**WHAT THIS TASK INVOLVES**
Go through the listing and write out all of it exactly.

── DATA BLOCK ──

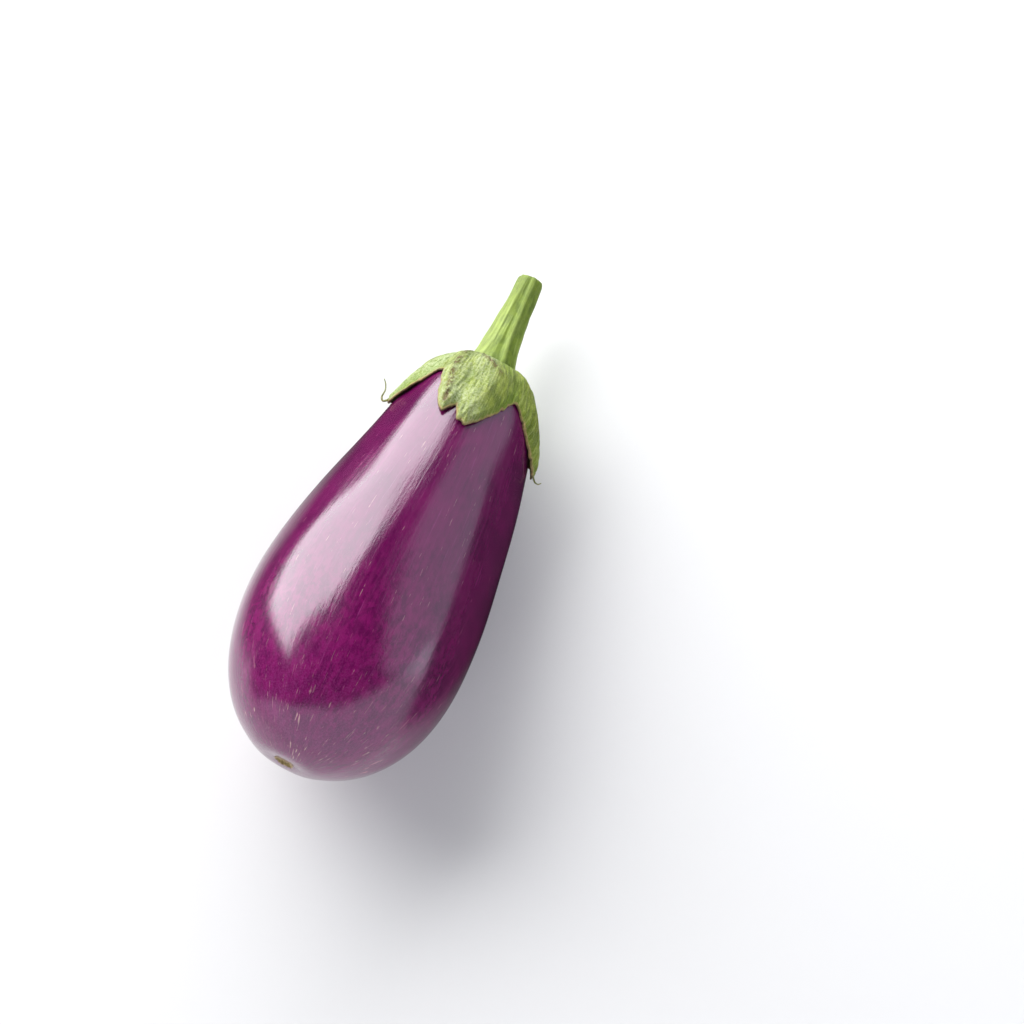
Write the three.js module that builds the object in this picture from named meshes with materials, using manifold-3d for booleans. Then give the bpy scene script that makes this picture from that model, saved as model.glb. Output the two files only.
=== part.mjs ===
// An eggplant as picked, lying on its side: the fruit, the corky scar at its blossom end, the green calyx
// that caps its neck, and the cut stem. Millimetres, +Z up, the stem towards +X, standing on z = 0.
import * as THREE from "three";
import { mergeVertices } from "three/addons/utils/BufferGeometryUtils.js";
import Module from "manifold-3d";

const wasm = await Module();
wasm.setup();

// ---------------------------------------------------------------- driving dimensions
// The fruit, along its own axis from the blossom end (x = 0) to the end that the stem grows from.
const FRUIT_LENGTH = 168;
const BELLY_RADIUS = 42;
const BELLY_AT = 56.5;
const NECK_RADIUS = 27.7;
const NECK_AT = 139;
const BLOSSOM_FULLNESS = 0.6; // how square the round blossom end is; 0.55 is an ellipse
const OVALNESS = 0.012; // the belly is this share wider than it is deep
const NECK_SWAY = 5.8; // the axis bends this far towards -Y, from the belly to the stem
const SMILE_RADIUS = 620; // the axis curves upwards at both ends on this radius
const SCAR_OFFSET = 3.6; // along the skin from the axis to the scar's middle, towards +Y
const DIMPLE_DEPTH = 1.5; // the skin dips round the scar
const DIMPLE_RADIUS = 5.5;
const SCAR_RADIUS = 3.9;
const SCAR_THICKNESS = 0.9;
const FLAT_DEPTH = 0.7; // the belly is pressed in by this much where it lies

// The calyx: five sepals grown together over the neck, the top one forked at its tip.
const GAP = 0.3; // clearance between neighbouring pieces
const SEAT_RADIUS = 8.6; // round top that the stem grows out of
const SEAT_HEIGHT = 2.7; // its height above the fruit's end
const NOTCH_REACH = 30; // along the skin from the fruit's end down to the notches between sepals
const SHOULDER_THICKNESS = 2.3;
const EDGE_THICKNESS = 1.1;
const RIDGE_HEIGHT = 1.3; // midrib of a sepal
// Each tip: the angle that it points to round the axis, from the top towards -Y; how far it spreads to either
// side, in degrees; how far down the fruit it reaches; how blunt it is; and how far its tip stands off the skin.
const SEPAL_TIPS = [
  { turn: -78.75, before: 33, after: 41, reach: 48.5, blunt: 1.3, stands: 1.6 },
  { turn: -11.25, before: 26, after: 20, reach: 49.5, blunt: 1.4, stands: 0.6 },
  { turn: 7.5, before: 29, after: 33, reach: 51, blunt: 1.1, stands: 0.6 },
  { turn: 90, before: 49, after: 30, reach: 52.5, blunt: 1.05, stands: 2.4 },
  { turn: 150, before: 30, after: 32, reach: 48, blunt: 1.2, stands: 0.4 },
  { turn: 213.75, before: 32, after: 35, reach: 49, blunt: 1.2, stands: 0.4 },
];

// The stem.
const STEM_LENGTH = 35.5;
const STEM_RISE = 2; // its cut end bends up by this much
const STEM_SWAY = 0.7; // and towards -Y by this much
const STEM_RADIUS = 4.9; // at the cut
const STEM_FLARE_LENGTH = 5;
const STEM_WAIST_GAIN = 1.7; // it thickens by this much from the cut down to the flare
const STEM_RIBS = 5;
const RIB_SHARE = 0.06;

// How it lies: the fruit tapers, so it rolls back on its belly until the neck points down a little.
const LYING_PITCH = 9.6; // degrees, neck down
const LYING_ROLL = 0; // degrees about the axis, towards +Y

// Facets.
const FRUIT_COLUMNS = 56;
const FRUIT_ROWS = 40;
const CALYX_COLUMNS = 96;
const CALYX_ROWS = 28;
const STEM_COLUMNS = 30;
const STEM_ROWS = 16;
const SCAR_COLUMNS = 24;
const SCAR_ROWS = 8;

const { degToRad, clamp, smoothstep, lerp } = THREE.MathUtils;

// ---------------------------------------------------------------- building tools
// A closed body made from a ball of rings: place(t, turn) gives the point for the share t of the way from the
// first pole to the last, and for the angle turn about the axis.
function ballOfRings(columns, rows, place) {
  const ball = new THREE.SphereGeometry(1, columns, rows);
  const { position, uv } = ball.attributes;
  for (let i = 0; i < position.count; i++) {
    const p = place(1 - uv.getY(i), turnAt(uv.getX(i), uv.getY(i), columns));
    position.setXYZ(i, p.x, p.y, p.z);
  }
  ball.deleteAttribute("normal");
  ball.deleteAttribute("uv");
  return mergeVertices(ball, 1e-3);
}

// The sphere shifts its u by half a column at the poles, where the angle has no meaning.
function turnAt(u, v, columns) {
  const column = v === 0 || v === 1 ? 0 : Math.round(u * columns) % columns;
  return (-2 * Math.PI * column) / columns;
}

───

**THE COMPLETED TASK**
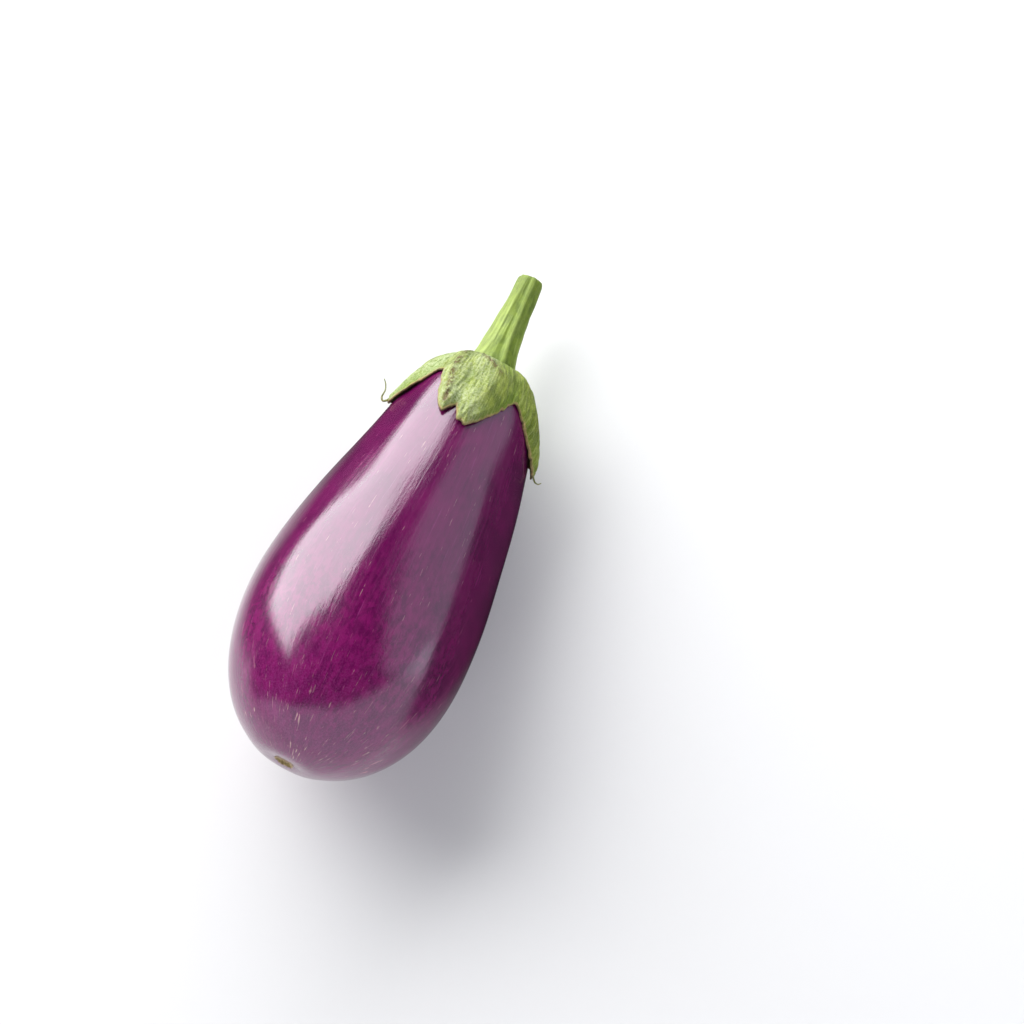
Write the three.js module that builds the object in this picture from named meshes with materials, using manifold-3d for booleans. Then give the bpy scene script that makes this picture from that model, saved as model.glb. Output the two files only.
=== part.mjs ===
// An eggplant as picked, lying on its side: the fruit, the corky scar at its blossom end, the green calyx
// that caps its neck, and the cut stem. Millimetres, +Z up, the stem towards +X, standing on z = 0.
import * as THREE from "three";
import { mergeVertices } from "three/addons/utils/BufferGeometryUtils.js";
import Module from "manifold-3d";

const wasm = await Module();
wasm.setup();

// ---------------------------------------------------------------- driving dimensions
// The fruit, along its own axis from the blossom end (x = 0) to the end that the stem grows from.
const FRUIT_LENGTH = 168;
const BELLY_RADIUS = 42;
const BELLY_AT = 56.5;
const NECK_RADIUS = 27.7;
const NECK_AT = 139;
const BLOSSOM_FULLNESS = 0.6; // how square the round blossom end is; 0.55 is an ellipse
const OVALNESS = 0.012; // the belly is this share wider than it is deep
const NECK_SWAY = 5.8; // the axis bends this far towards -Y, from the belly to the stem
const SMILE_RADIUS = 620; // the axis curves upwards at both ends on this radius
const SCAR_OFFSET = 3.6; // along the skin from the axis to the scar's middle, towards +Y
const DIMPLE_DEPTH = 1.5; // the skin dips round the scar
const DIMPLE_RADIUS = 5.5;
const SCAR_RADIUS = 3.9;
const SCAR_THICKNESS = 0.9;
const FLAT_DEPTH = 0.7; // the belly is pressed in by this much where it lies

// The calyx: five sepals grown together over the neck, the top one forked at its tip.
const GAP = 0.3; // clearance between neighbouring pieces
const SEAT_RADIUS = 8.6; // round top that the stem grows out of
const SEAT_HEIGHT = 2.7; // its height above the fruit's end
const NOTCH_REACH = 30; // along the skin from the fruit's end down to the notches between sepals
const SHOULDER_THICKNESS = 2.3;
const EDGE_THICKNESS = 1.1;
const RIDGE_HEIGHT = 1.3; // midrib of a sepal
// Each tip: the angle that it points to round the axis, from the top towards -Y; how far it spreads to either
// side, in degrees; how far down the fruit it reaches; how blunt it is; and how far its tip stands off the skin.
const SEPAL_TIPS = [
  { turn: -78.75, before: 33, after: 41, reach: 48.5, blunt: 1.3, stands: 1.6 },
  { turn: -11.25, before: 26, after: 20, reach: 49.5, blunt: 1.4, stands: 0.6 },
  { turn: 7.5, before: 29, after: 33, reach: 51, blunt: 1.1, stands: 0.6 },
  { turn: 90, before: 49, after: 30, reach: 52.5, blunt: 1.05, stands: 2.4 },
  { turn: 150, before: 30, after: 32, reach: 48, blunt: 1.2, stands: 0.4 },
  { turn: 213.75, before: 32, after: 35, reach: 49, blunt: 1.2, stands: 0.4 },
];

// The stem.
const STEM_LENGTH = 35.5;
const STEM_RISE = 2; // its cut end bends up by this much
const STEM_SWAY = 0.7; // and towards -Y by this much
const STEM_RADIUS = 4.9; // at the cut
const STEM_FLARE_LENGTH = 5;
const STEM_WAIST_GAIN = 1.7; // it thickens by this much from the cut down to the flare
const STEM_RIBS = 5;
const RIB_SHARE = 0.06;

// How it lies: the fruit tapers, so it rolls back on its belly until the neck points down a little.
const LYING_PITCH = 9.6; // degrees, neck down
const LYING_ROLL = 0; // degrees about the axis, towards +Y

// Facets.
const FRUIT_COLUMNS = 56;
const FRUIT_ROWS = 40;
const CALYX_COLUMNS = 96;
const CALYX_ROWS = 28;
const STEM_COLUMNS = 30;
const STEM_ROWS = 16;
const SCAR_COLUMNS = 24;
const SCAR_ROWS = 8;

const { degToRad, clamp, smoothstep, lerp } = THREE.MathUtils;

// ---------------------------------------------------------------- building tools
// A closed body made from a ball of rings: place(t, turn) gives the point for the share t of the way from the
// first pole to the last, and for the angle turn about the axis.
function ballOfRings(columns, rows, place) {
  const ball = new THREE.SphereGeometry(1, columns, rows);
  const { position, uv } = ball.attributes;
  for (let i = 0; i < position.count; i++) {
    const p = place(1 - uv.getY(i), turnAt(uv.getX(i), uv.getY(i), columns));
    position.setXYZ(i, p.x, p.y, p.z);
  }
  ball.deleteAttribute("normal");
  ball.deleteAttribute("uv");
  return mergeVertices(ball, 1e-3);
}

// The sphere shifts its u by half a column at the poles, where the angle has no meaning.
function turnAt(u, v, columns) {
  const column = v === 0 || v === 1 ? 0 : Math.round(u * columns) % columns;
  return (-2 * Math.PI * column) / columns;
}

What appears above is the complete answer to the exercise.